El cronista apuntaba asimismo que la "primorosa y elegante crestería de las aéreas torres y las esbeltas agujas experimentaron considerable deterioro, que alcanzó también la bellísima barandilla que remata la linterna y que es encanto de los ojos y admiración do los inteligentes". Las iglesias de San Esteban y de La Blanca (esta especialmente) también sufrieron la salvaje explosión, así como buena parte del casería del barrio alto de la ciudad, y aun más allá. La publicación Gazeta Extraordinaria de Madrid, en su número del 18 de junio de 1813, recoge que los franceses emplearon 1.200 bombas cuya explosión llegó a escucharse en 13 leguas, si bien no hubo que lamentar ninguna pérdida humana entre la población burgalesa, otro verdadero milagro. No sucedió así con los que habían ocupado la fortaleza que pretendieron destruir, ya que hubo numerosas bajas entre las tropas napoleónicas.
"Granizos de bombas". Hace unos años, el investigador Miguel Ángel García adquirió, en una librería de viejo en Francia, varias cartas firmadas por un gendarme francés que había estado presente en la voladura del Castillo y que escribió una vez llegó a Vitoria. El soldado escribió a su amada contándole con detalle sus andanzas en una nueva carta, lo que permite hacerse una idea cabal de cómo se vivió este episodio desde el lado francés. Con letra estilizada y elegante, el militar napoleónico describió la terrible salida de Burgos de las tropas acantonadas en aquella fortaleza, que había resistido tan bien al asedio, como ya había anticipado el emperador tras su visita a Burgos unos años antes.
"Antes de dejar Burgos nos ocupamos de volar el fuerte que habíamos arruinado anteriormente. Esta medida extrema ha costado más de un bravo a la Francia". Según la misma misiva, el relato del gendarme da algunas claves de lo ocurrido, como por ejemplo que los franceses se confiaron demasiado al colocar toda la carga explosiva. "Confiando demasiado en los medios empleados por los artilleros e ingenieros, muchos militares estaban agrupados en el momento de la explosión, que provocó una detonación horrorosa".
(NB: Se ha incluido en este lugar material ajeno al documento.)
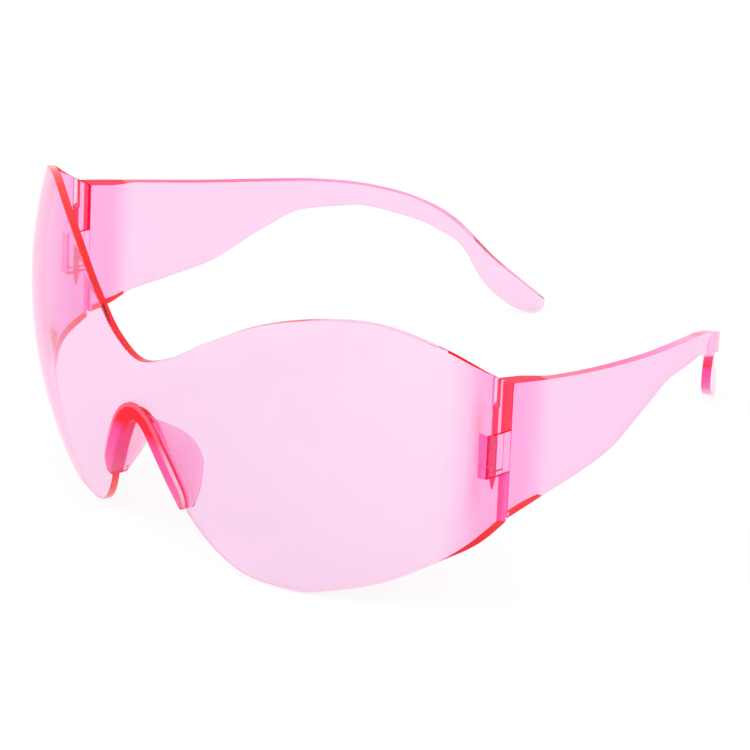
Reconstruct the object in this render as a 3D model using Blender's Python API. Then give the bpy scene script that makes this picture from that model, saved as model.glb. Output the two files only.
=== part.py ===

El testimonio escrito del soldado desvela lo que la ciudad de Burgos vivió a aquella hora incierta del alba: "La explosión envió un granizo de pedazos de bomba y de obuses sobre todos los barrios de la ciudad", y ya anota con intuición que muy posiblemente la población burgalesa (no así su caserío) no debió de sufrir víctimas, al contrario de lo que les sucedió a ellos: "Esta desgracia no alcanzó a españoles porque todavía estaban en la cama. La evaluación de las pérdidas: más de 150 muertos o heridos". La misiva demuestra también el cansancio y la incertidumbre que los franceses padecían a esas alturas, sabiéndose perdidos y condenados a salir de un país que habían ocupado durante años. Cuenta el gendarme que pocos días después partiría "toda la legión" a Bayona para servir de escolta a Renovales, "general de los insurrectos españoles", confiándose a su amada sus dudas e inquietudes con una sola frase: "Ignoro mi suerte futura". Apunta en la epístola también que el Rey era esperado en Vitoria, donde ya estaba buena parte de su Corte, y que "los ejércitos de la vanguardia preparan la retirada y deben apoderarse del terreno que ocupan. Pienso que podrían destinarme al Ejército del Norte que se acantona en Navarra", concluyendo que, aunque bien de salud, se encontraba "cansado, muy cansado...".